[Given instruction] Locate the line bearing "if shape.isValid() else" in the material below, then reproduce it and each following line up to and including the line bearing "# Lengths are".
#### Records provided ####
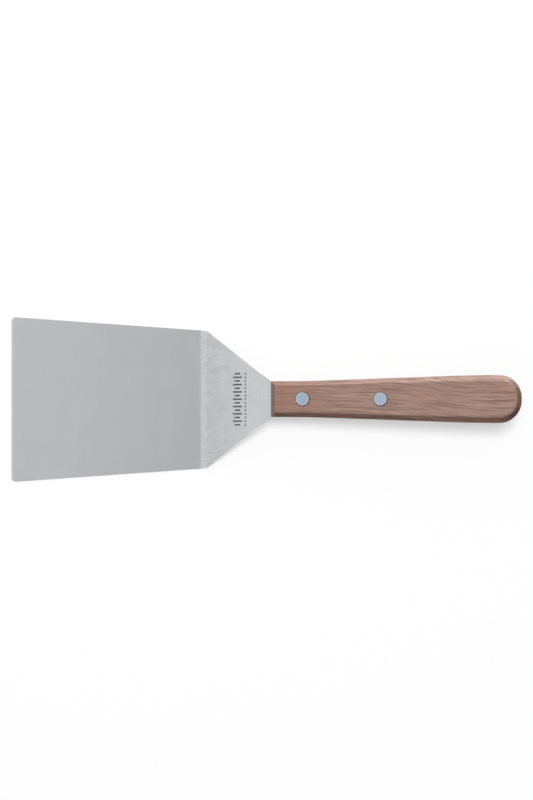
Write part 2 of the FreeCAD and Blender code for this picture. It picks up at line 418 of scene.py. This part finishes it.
# ---- the handle ----
def handle_half_width(x, front, rear):
    """Half the width at x: parallel, easing into a straight flare, and easing back to parallel."""
    ease_in, straight = FLARE_START[1] - FLARE_START[0], FLARE_END[0] - FLARE_START[1]
    ease_out = FLARE_END[1] - FLARE_END[0]
    slope = (rear - front) / (ease_in / 2 + straight + ease_out / 2)
    a = min(max(x - FLARE_START[0], 0), ease_in)
    b = min(max(x - FLARE_START[1], 0), straight)
    c = min(max(x - FLARE_END[0], 0), ease_out)
    return front + slope * (a * a / (2 * ease_in) + b + c - c * c / (2 * ease_out))


def handle_ring(inset, height):
    """The handle's outline in plan, drawn in by the inset: a little less at the front, more at the rear."""
    share = inset / CHAMFER_END
    front = HANDLE_FRONT_HALF - share * CHAMFER_FRONT
    rear = HANDLE_REAR_HALF - share * CHAMFER_REAR
    first, last = share * CHAMFER_NOSE, HANDLE_LENGTH - inset
    end_half = HANDLE_REAR_HALF - END_CORNER_R
    end_r = rear - end_half
    ease = FRONT_CORNER_EASE
    side = arc((first + ease, front - ease), ease, 180, 90, CORNER_STEPS)
    stretch = spread(first + 2 * ease, last - end_r, SIDE_STEPS)[:-1]
    side += [(x, handle_half_width(x, front, rear)) for x in stretch]
    side += arc((last - end_r, end_half), end_r, 90, 0, END_STEPS)
    outline = side + [(x, -y) for x, y in reversed(side)]
    return [(x, y + share * CHAMFER_BIAS, height) for x, y in outline]


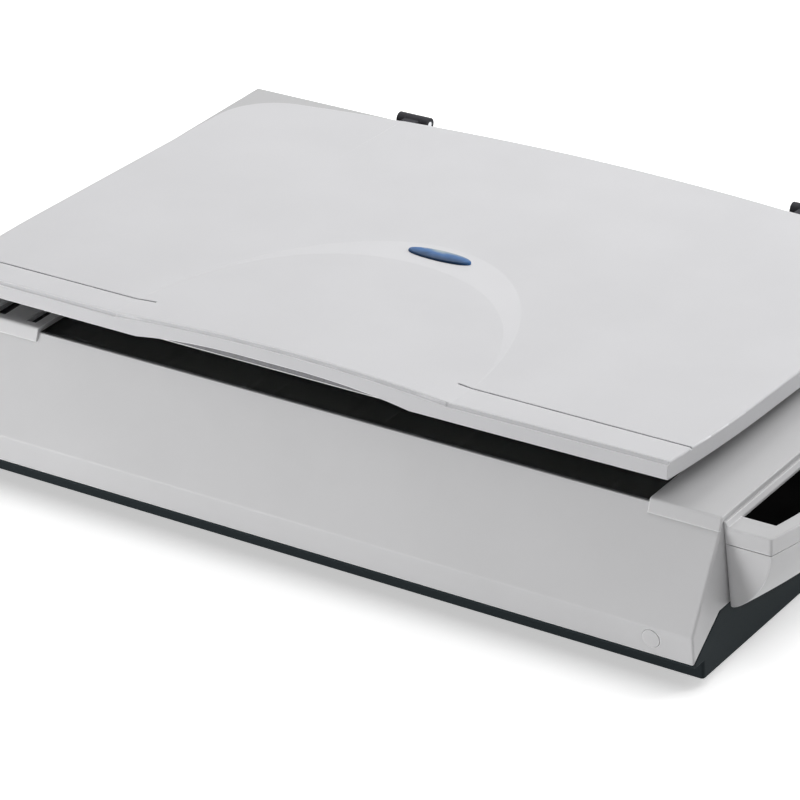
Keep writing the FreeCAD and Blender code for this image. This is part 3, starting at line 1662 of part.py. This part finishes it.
def bracket_plate_z():
    """Top of the motor bracket's plate."""
    return gear_z - bracket_plate_drop


def drive_gear():
    gear = gear_blank(gear_teeth, drive_x, belt_center_y, gear_z, gear_height, 0)
    hub_z = bracket_plate_z() + sliding_gap
    hub = bar((drive_x, belt_center_y, hub_z), (0, 0, 1), gear_hub_radius, pulley_bottom_z() - hub_z)
    solid = joined([gear, hub] + pulley_at(drive_x))
    bore = bar((drive_x, belt_center_y, hub_z - 1), (0, 0, 1), stud_radius + stud_fit, 4 * bore_overrun)
    return solid.cut(bore)


def motor_pinion():
    """Pinion on the motor's shaft, turned so that a gap of it faces a tooth of the drive gear."""
    phase = math.pi / pinion_teeth
    pinion = gear_blank(pinion_teeth, pinion_x, belt_center_y, gear_z - pinion_overlap,
                        gear_height + 2 * pinion_overlap, phase)
    shaft_z = bracket_plate_z() - plate_steel - motor_height + 3
    shaft = bar((pinion_x, belt_center_y, shaft_z), (0, 0, 1), motor_shaft_radius,
                gear_z + gear_height + shaft_rise - shaft_z)
    return pinion.fuse(shaft)


def stepper_motor():
    z1 = bracket_plate_z() - plate_steel
    can = bar((pinion_x, belt_center_y, z1 - motor_height), (0, 0, 1), motor_radius,
              motor_height - motor_ear_thickness)
    ears = block(pinion_x - motor_ear, pinion_x + motor_ear, belt_center_y - motor_ear_half,
                 belt_center_y + motor_ear_half, z1 - motor_ear_thickness, z1)
    ears = rounded_uprights(ears, motor_ear_corner)
    neck = bar((pinion_x, belt_center_y, z1 - 2), (0, 0, 1), motor_neck_radius, 2 + plate_steel - 0.2)
    bore = bar((pinion_x, belt_center_y, z1 - motor_height + 2.5), (0, 0, 1),
               motor_shaft_radius + stud_fit, motor_height + bore_overrun)
    disc = bar((pinion_x, belt_center_y, z1 - motor_ear_thickness), (0, 0, 1), motor_radius,
               motor_ear_thickness)
    return joined([can, ears, disc, neck]).cut(bore)


def motor_bracket():
    z1 = bracket_plate_z()
    x0 = pinion_x - motor_ear - bracket_leg - 1
    x1 = body_right - wall - bracket_thickness - 2.5
    y0 = belt_center_y - motor_bracket_half
    y1 = belt_center_y + motor_bracket_half
    plate = block(x0, x1, y0, y1, z1 - plate_steel, z1)
    left = block(x0, x0 + bracket_leg, y0, y1, floor_z, z1)
    right = block(x1 - bracket_leg, x1, y0, y1, floor_z, z1)
    stud = bar((drive_x, belt_center_y, z1 - plate_steel), (0, 0, 1), stud_radius,
               pulley_top_z() + 1 - z1 + plate_steel)
    solid = joined([plate, left, right, stud])
    hole = bar((pinion_x, belt_center_y, z1 - bore_overrun), (0, 0, 1),
               motor_neck_radius + motor_neck_gap, 2 * bore_overrun)
    return solid.cut(hole)


def idler_plate_z():
    return pulley_bottom_z() - sliding_gap - plate_steel


def idler_bracket():
    z0 = idler_plate_z()
    start, end, half = idler_plate
    plate = block(idler_x - start, idler_x + end, belt_center_y - half, belt_center_y + half,
                  z0, z0 + plate_steel)
    thickness, half, rise = idler_tab
    tab = block(idler_x + end - thickness, idler_x + end, belt_center_y - half, belt_center_y + half,
                z0, belt_z + rise)
    stud = bar((idler_x, belt_center_y, z0), (0, 0, 1), stud_radius, pulley_top_z() + 1 - z0)
    return joined([plate, tab, stud])


def idler_pulley():
    solid = joined(pulley_at(idler_x))
    bore = bar((idler_x, belt_center_y, pulley_bottom_z() - 1), (0, 0, 1), stud_radius + stud_fit,
               2 * bore_overrun)
    return solid.cut(bore)


def tension_spring():
    """Small compression spring that pushes the idler's bracket to the left."""
    x0 = idler_x + idler_plate[1] + spring_end_gap + spring_wire / 2
    x1 = idler_x + spring_end - spring_end_gap - spring_wire / 2
    length = x1 - x0
    helix = Part.makeHelix(length / spring_turns, length, spring_radius)
    circle = Part.Circle(Vector(spring_radius, 0, 0), Vector(0, 1, 0), spring_wire / 2)
    section = Part.Wire([circle.toShape()])
    coil = Part.Wire(helix.Edges).makePipeShell([section], True, True)
    coil.rotate(Vector(0, 0, 0), Vector(0, 1, 0), 90)
    coil.translate(Vector(x0, belt_center_y, belt_z - spring_drop))
    return coil


# Electronics

def usb_block(grow):
    width, height = usb_size
    x = main_board_place[0] + usb_place
    z0 = main_board_z
    return block(x - width / 2 - grow, x + width / 2 + grow, rear_y - usb_depth,
                 rear_y + (1 if grow else -socket_face_gap), z0 - grow, z0 + height + grow)


def inlet_block(grow):
    width, height = inlet_size
    x = main_board_place[0] + inlet_place
    z0 = main_board_z
    return block(x - width / 2 - grow, x + width / 2 + grow, rear_y - inlet_depth,
                 rear_y + (1 if grow else -socket_face_gap), z0 - grow, z0 + height + grow)


def usb_socket():
    x = main_board_place[0] + usb_place
    z = main_board_z + usb_size[1] / 2
    width, height = usb_hole
    y1 = rear_y - socket_face_gap
    hole = block(x - width / 2, x + width / 2, y1 - usb_hole_depth, y1 + 1, z - height / 2, z + height / 2)
    return usb_block(0).cut(hole)


def dc_inlet():
    x = main_board_place[0] + inlet_place
    z = main_board_z + inlet_size[1] / 2
    y1 = rear_y - socket_face_gap
    hole = bar((x, y1 - inlet_hole_depth, z), (0, 1, 0), inlet_hole_radius, inlet_hole_depth + 1)
    return inlet_block(0).cut(hole)


def main_board():
    x, y = main_board_place
    x0 = x
    y0 = front_y + y
    width, depth = main_board_size
    z1 = main_board_z
    board = block(x0, x0 + width, y0, y0 + depth, z1 - board_thickness, z1)
    pieces = [board]
    for dx, dy, length, breadth, height in (main_chip, small_chip):
        pieces.append(block(x0 + dx, x0 + dx + length, y0 + dy, y0 + dy + breadth, z1, z1 + height))
    start, end, side, height = ribbon_plug
    plug_y0 = ribbon_front_y() - side
    plug_y1 = ribbon_front_y() + ribbon_width + side
    pieces.append(block(x0 + start, x0 + end, plug_y0, plug_y1, z1, z1 + height))
    for dx, dy in capacitor_places:
        pieces.append(bar((x0 + dx, y0 + dy, z1), (0, 0, 1), capacitor_radius, capacitor_height))
    return joined(pieces)


def ribbon_front_y():
    return rear_y - ribbon_rear_gap


def ribbon_cable():
    """Flat cable: from the main board down to the tray's floor, along it, and up to the carriage."""
    y0 = ribbon_front_y()
    half = ribbon_thickness / 2
    start_x = main_board_place[0] + ribbon_plug[0]
    start_z = main_board_z + ribbon_plug[3] / 2
    ramp_start, ramp_end = ribbon_ramp
    low_z = ribbon_low_z
    bend_x = carriage_x(ribbon_bend_offset)
    high_z = low_z + 2 * ribbon_bend
    end_x = carriage_x(ribbon_end_offset)
    upper = block(bend_x, end_x, y0, y0 + ribbon_width, high_z - half, high_z + half)
    bend = ring((bend_x, y0, low_z + ribbon_bend), (0, 1, 0), ribbon_bend + half, ribbon_bend - half,
                ribbon_width)
    bend = bend.common(block(bend_x - 20, bend_x, y0 - 1, y0 + ribbon_width + 1, low_z - 5, high_z + 5))
    lower = block(bend_x, start_x - ramp_start, y0, y0 + ribbon_width, low_z - half, low_z + half)
    ramp = front_prism([
        (start_x - ramp_start, low_z - half), (start_x - ramp_end, start_z - half),
        (start_x, start_z - half), (start_x, start_z + half),
        (start_x - ramp_end, start_z + half), (start_x - ramp_start, low_z + half),
    ], y0, y0 + ribbon_width)
    return joined([upper, bend, lower, ramp])


def ribbon_clamp():
    """Clamp under the carriage that takes the ribbon's end."""
    z1 = carriage_bottom_z
    z0 = ribbon_low_z + 2 * ribbon_bend + ribbon_thickness / 2
    start, end = ribbon_clamp_offsets
    y0 = ribbon_front_y()
    return block(carriage_x(start), carriage_x(end), y0, y0 + ribbon_width, z0, z1)


# Transport lock

def transport_lock():
    stem_x, stem_y = lock_stem
    knob_x, knob_y, knob_z = lock_knob
    plate_x, plate_y, plate_z = lock_plate
    tab_x, tab_y = lock_tab
    y0 = front_y + lock_y + lock_slot_gap
    y = y0 + stem_y / 2
    gap = lock_slot_gap
    knob = block(lock_x - knob_x / 2, lock_x + knob_x / 2, y - knob_y / 2, y + knob_y / 2,
                 base_z - gap - knob_z, base_z - gap)
    stem = block(lock_x - stem_x / 2, lock_x + stem_x / 2, y0, y0 + stem_y, base_z - gap, floor_z + gap)
    plate = block(lock_x - plate_x / 2, lock_x + plate_x / 2, y - plate_y / 2, y + plate_y / 2,
                  floor_z + gap, floor_z + gap + plate_z)
    tab_z0 = floor_z + gap + plate_z
    tab = block(lock_x - tab_x / 2, lock_x + tab_x / 2, y - tab_y / 2, y + tab_y / 2,
                tab_z0, carriage_bottom_z - lock_tab_gap)
    ridges = []
    inset, thickness, height = lock_ridge
    for step in lock_ridge_places:
        ridges.append(block(lock_x - knob_x / 2 + inset, lock_x + knob_x / 2 - inset, y + step,
                            y + step + thickness, base_z - gap - knob_z - height, base_z - gap - knob_z))
    return joined([knob, stem, plate, tab] + ridges)


def opened(shape):
    """The lid's pieces as they stand at rest, a little open."""
    shape.rotate(Vector(0, hinge_y, hinge_z), Vector(-1, 0, 0), lid_rest_angle)
    return shape


nodes = {
    "lower_housing": lower_housing(),
    "upper_housing": upper_housing(),
    "housing_screws": housing_screws(),
    "rubber_feet": rubber_feet(),
    "window_frame": window_frame(),
    "document_glass": document_glass(),
    "slit_windows": slit_windows(),
    "calibration_strip": calibration_strip(),
    "edge_strip": edge_strip(),
    "pod_body": pod_body(),
    "pod_bezel": pod_bezel(),
    "key_plate": key_plate(),
    "scan_button": scan_button(),
    "mode_key": small_key(0),
    "up_key": small_key(1),
    "down_key": small_key(2),
    "status_window": status_window(),
    "button_board": button_board(),
    "power_button": power_button(),
    "power_switch": power_switch(),
    "lid_shell": opened(lid_shell_with_seat()),
    "lid_liner": opened(lid_liner_closed()),
    "lid_screws": opened(lid_screws_closed()),
    "pad_foam": opened(pad_foam_closed()),
    "pad_sheet": opened(pad_sheet_closed()),
    "lid_badge": opened(lid_badge_closed()),
    "hinge_arms": opened(hinge_arms_closed()),
    "hinge_posts": hinge_posts(),
    "hinge_pins": hinge_pins(),
    "hinge_sockets": hinge_sockets(),
    "carriage_housing": carriage_housing(),
    "lock_catch": lock_catch(),
    "carriage_cover": carriage_cover(),
    "lamp_tube": lamp_tube(),
    "lamp_reflector": lamp_reflector(),
    "fold_mirrors": fold_mirrors(),
    "lens_barrel": lens_barrel(),
    "sensor_board": sensor_board(),
    "guide_bushes": guide_bushes(),
    "glide_pad": glide_pad(),
    "belt_clamp": belt_clamp(),
    "ribbon_clamp": ribbon_clamp(),
    "support_rail": support_rail(),
    "guide_rod": guide_rod(),
    "rod_brackets": rod_brackets(),
    "drive_belt": drive_belt(),
    "drive_gear": drive_gear(),
    "motor_pinion": motor_pinion(),
    "stepper_motor": stepper_motor(),
    "motor_bracket": motor_bracket(),
    "idler_bracket": idler_bracket(),
    "idler_pulley": idler_pulley(),
    "tension_spring": tension_spring(),
    "usb_socket": usb_socket(),
    "dc_inlet": dc_inlet(),
    "main_board": main_board(),
    "ribbon_cable": ribbon_cable(),
    "transport_lock": transport_lock(),
}

os.makedirs("parts", exist_ok=True)
for name, shape in nodes.items():
    shape.exportStep("parts/" + name + ".step")
    box = shape.BoundBox
    print(name, len(shape.Solids), "valid" if shape.isValid() else "INVALID", round(shape.Volume),
          [round(v, 1) for v in (box.XMin, box.XMax, box.YMin, box.YMax, box.ZMin, box.ZMax)])
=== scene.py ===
import math

import bpy
from mathutils import Matrix, Vector

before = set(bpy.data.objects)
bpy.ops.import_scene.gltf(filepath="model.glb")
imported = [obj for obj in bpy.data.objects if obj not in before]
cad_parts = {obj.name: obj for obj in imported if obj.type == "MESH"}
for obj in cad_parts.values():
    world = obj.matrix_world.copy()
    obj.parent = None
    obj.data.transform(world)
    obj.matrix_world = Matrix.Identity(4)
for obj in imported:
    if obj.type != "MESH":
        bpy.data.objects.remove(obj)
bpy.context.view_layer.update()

bpy.context.scene.view_settings.view_transform = "Standard"

# Lengths are in metres and angles in degrees, but the camera's sensor is in millimetres

# Camera at the photograph's angle
CAMERA_PLACE = (1.308245, -1.930594, 1.242637)
CAMERA_AZIMUTH = 35.39
CAMERA_ELEVATION = 27.45
CAMERA_ROLL = -2.90
CLIP_START = 0.05
CLIP_END = 50.0
SENSOR_WIDTH = 36.0
PHOTO_WIDTH_PX = 800
FOCAL_LENGTH_PX = 4229

# Lamps: name, place, point they shine at, size, and power in watts
LAMPS = (
    ("back", (-0.5, 1.6, 2.2), (0, 0, 0.1), (1.6, 1.2), 19.0),
    ("back_right", (1.5, 1.4, 1.9), (0, 0, 0.1), (1.3, 1.0), 20.0),
    ("left", (-1.3, 0.7, 1.9), (0, 0, 0.1), (2.0, 1.4), 17.0),
    ("front", (-1.9, -2.6, 0.16), (-0.1, -0.1, 0.03), (1.2, 0.3), 28.0),
    ("low", (-0.9, -1.3, 0.07), (-0.2, -0.2, 0.03), (0.9, 0.12), 6.5),
    ("right", (2.0, 1.8, 0.8), (0.2, 0, 0.08), (1.2, 0.9), 17.0),
    ("top", (0.6, -0.1, 2.4), (0, 0, 0.1), (2.4, 1.8), 26.0),
)

# World and floor
WHITE = (1.0, 1.0, 1.0, 1.0)
SOFT_STRENGTH = 0.05
WHITE_STRENGTH = 1.0
FLOOR_HALF = 1.5
FLOOR_COLOR = (0.93, 0.93, 0.93, 1)
FLOOR_ROUGHNESS = 0.9
FLOOR_SPECULAR = 0.1
FLOOR_GLOW = 0.50

# Plastics
EDGE_RADIUS = 0.0011
# Painted highlight: how much lighter the colour is drawn over moulding edges
EDGE_HIGHLIGHT_GAIN = 1.5
# Painted shade: share of the colour kept on the housing's level faces
TOP_SHADE_FACTOR = 0.78
LIGHT_GREY = (0.615, 0.614, 0.622)
LID_GREY = (0.625, 0.624, 0.638)

# Oval plate on the lid
BADGE_Y = 0.0005
BADGE_HALF = 0.008
BADGE_SILVER = (0.36, 0.42, 0.43, 1)
BADGE_BLUES = ((0.08, 0.35), (0.35, 0.9), (0.70, 1.9))
BADGE_SILVER_PLACE = 0.98

# Stretch of a noise's values that a ramp or range takes in
NOISE_LOW = 0.35
NOISE_HIGH = 0.65


# Camera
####
[Written solution]
    print(name, len(shape.Solids), "valid" if shape.isValid() else "INVALID", round(shape.Volume),
          [round(v, 1) for v in (box.XMin, box.XMax, box.YMin, box.YMax, box.ZMin, box.ZMax)])
=== scene.py ===
import math

import bpy
from mathutils import Matrix, Vector

before = set(bpy.data.objects)
bpy.ops.import_scene.gltf(filepath="model.glb")
imported = [obj for obj in bpy.data.objects if obj not in before]
cad_parts = {obj.name: obj for obj in imported if obj.type == "MESH"}
for obj in cad_parts.values():
    world = obj.matrix_world.copy()
    obj.parent = None
    obj.data.transform(world)
    obj.matrix_world = Matrix.Identity(4)
for obj in imported:
    if obj.type != "MESH":
        bpy.data.objects.remove(obj)
bpy.context.view_layer.update()

bpy.context.scene.view_settings.view_transform = "Standard"

# Lengths are in metres and angles in degrees, but the camera's sensor is in millimetres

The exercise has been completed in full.